Dabei ist die Branche auch in Baden-Württemberg bunt und vielfältig aufgestellt. Die meisten Beschäftigten finden sich in der Software- und Game-Industrie (33 Prozent), gefolgt vom Pressemarkt (14 Prozent) und der Designwirtschaft (11 Prozent. Am überschaubarsten bleibt der Kunstmarkt (1 Prozent).

Manche Zahlen des Statistischem Landesamts sind schon etwas älter. Im Jahr 2010 lag der Anteil der Kultur- und Kreativ-Unternehmen im Vergleich zur regionalen Gesamtwirtschaft in der Region Neckar-Alb bei 2,85 Prozent. Das liegt unterm Landesschnitt von 3,55 Prozent und schien damals schon ausbaufähig, vergleicht man die Zahl etwa mit den Regionen Stuttgart (4,13 Prozent), dem Mittleren Oberrhein (5,03 Prozent) oder gar dem Rhein-Neckarraum (5,36 Prozent). Die Szene vernetzt sich zusehends, etwa im Netzwerk Kreativwirtschaft, einer Plattform für 54 Mitglieder (darunter auch Reutlinger und Tübinger).
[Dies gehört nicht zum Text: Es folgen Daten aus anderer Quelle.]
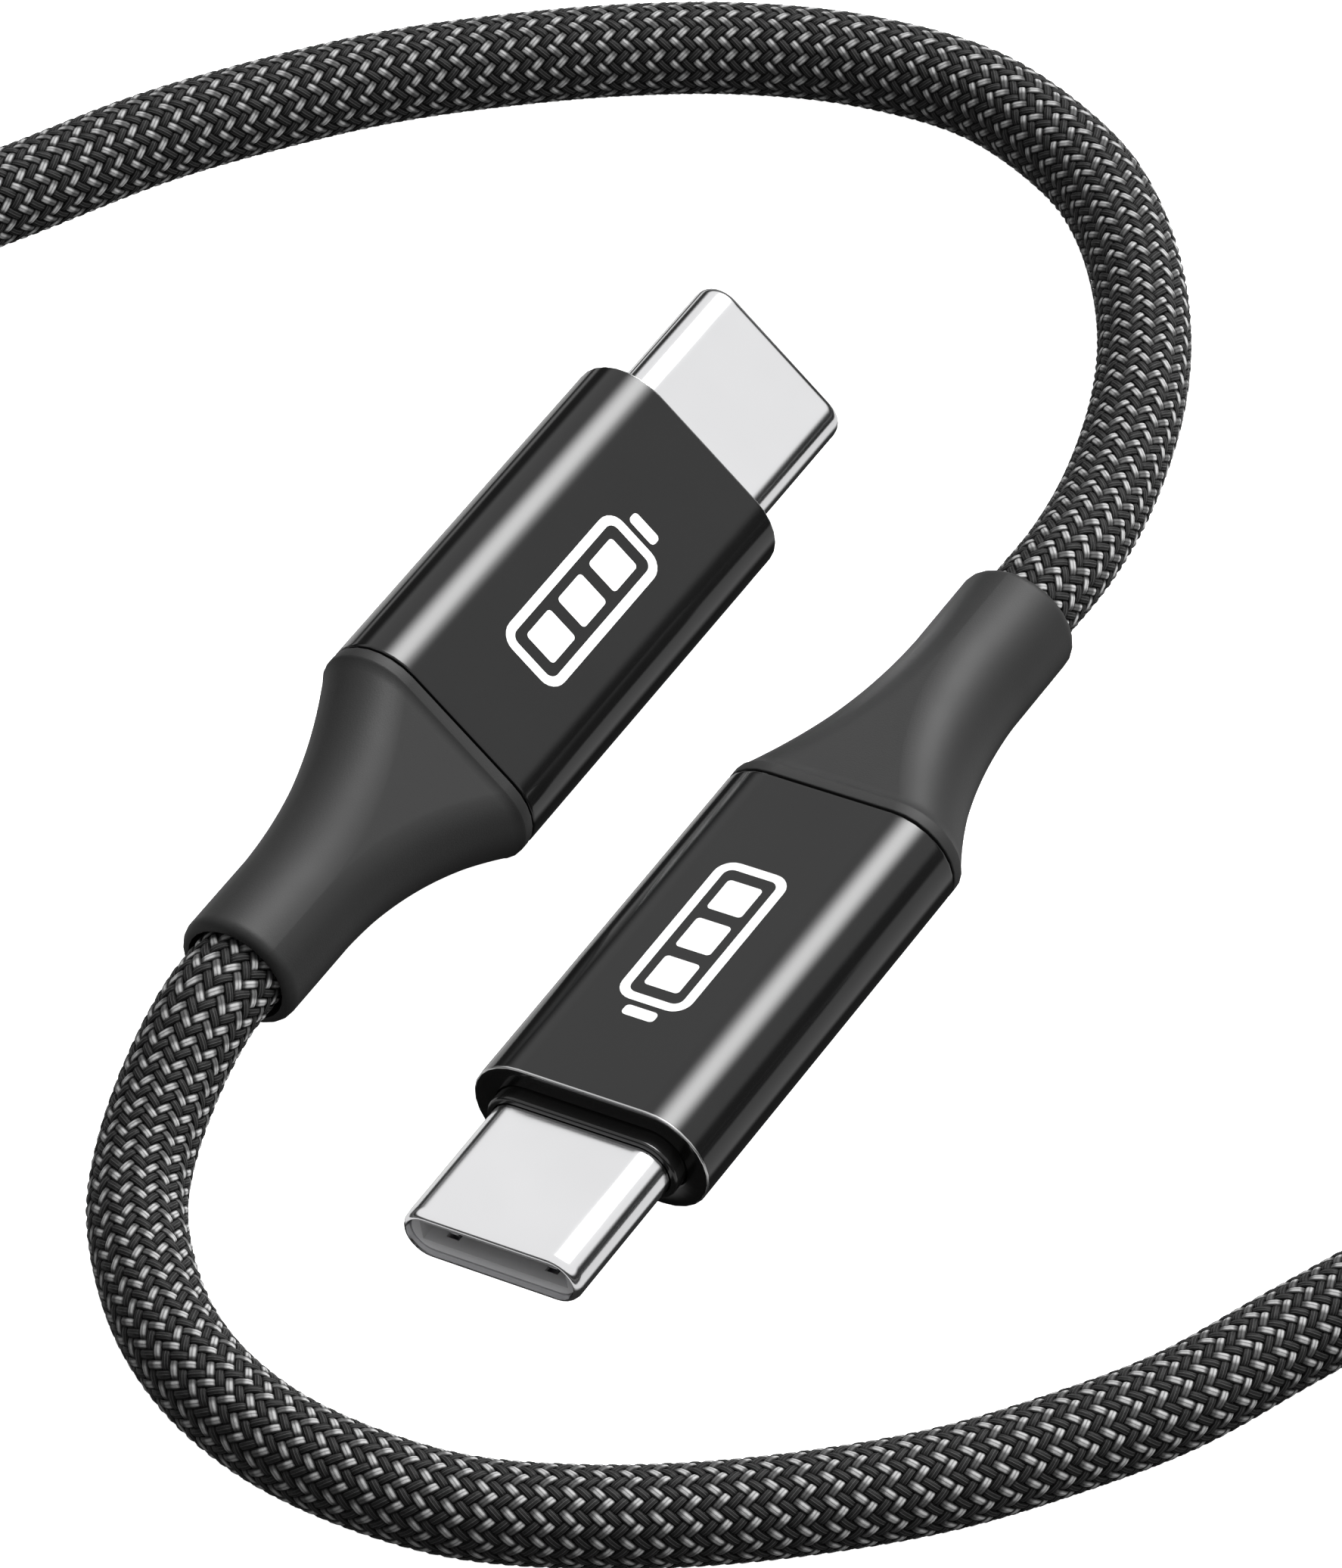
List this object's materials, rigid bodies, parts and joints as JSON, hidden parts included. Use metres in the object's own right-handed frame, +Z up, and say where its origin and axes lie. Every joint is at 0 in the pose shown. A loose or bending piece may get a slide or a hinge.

Im TüBI (Tübinger Bildungsnetzwerk) haben sich Netzwerker wie das Deutsch-Amerikanische Institut, die Familienbildungsstätte und die Hirsch-Begegnungsstätte, das Institut Culturel Franco-Allemand und das Unimuseum MUT zusammengeschlossen. Außerdem InFö, die Stadtbücherei und das Stadtmuseum, die Tübinger Musikschule und die Volkshochschule.

Ein Pionier der Kultur- und Kreativwirtschaft ist zweifellos das soziokulturelle Zentrum Sudhaus. Als es den schönen neuen Begriff – auf neudeutsch: „creative industries“ – noch nicht gab, da fanden sich im wilden Tübinger Süden an der B27 in der einstigen Brauerei am Waldhörnle Kulturisten und Kreative zum „Kultur- und Gewerbezentrum“ zusammen. Es existiert noch heute. Und zahlt praktisch der Stadt ihren Zuschuss als Miete zurück. Ein Nullsummenspiel. Oder auch: eine win-win-Situation.

Kunst = Kapital? Wo die Stadt allerdings im größeren Umfang in die Kultur investieren und auch Visionen folgen müsste, da tut sie sich schwer. Es wird in Tübingen weiterhin leichter sein, 15 Millionen Euro für eine Kläranlage locker zu machen als für einen Konzertsaal. Es scheint, die Verantwortlichen sehen im Finanzieren von Kunstrasen ihre Kulturpflichten hinreichend erfüllt. Und so werden sich die Kreativen, zumindest in der Kulturbranche, wohl mehr auf sich selbst als auf andere verlassen müssen.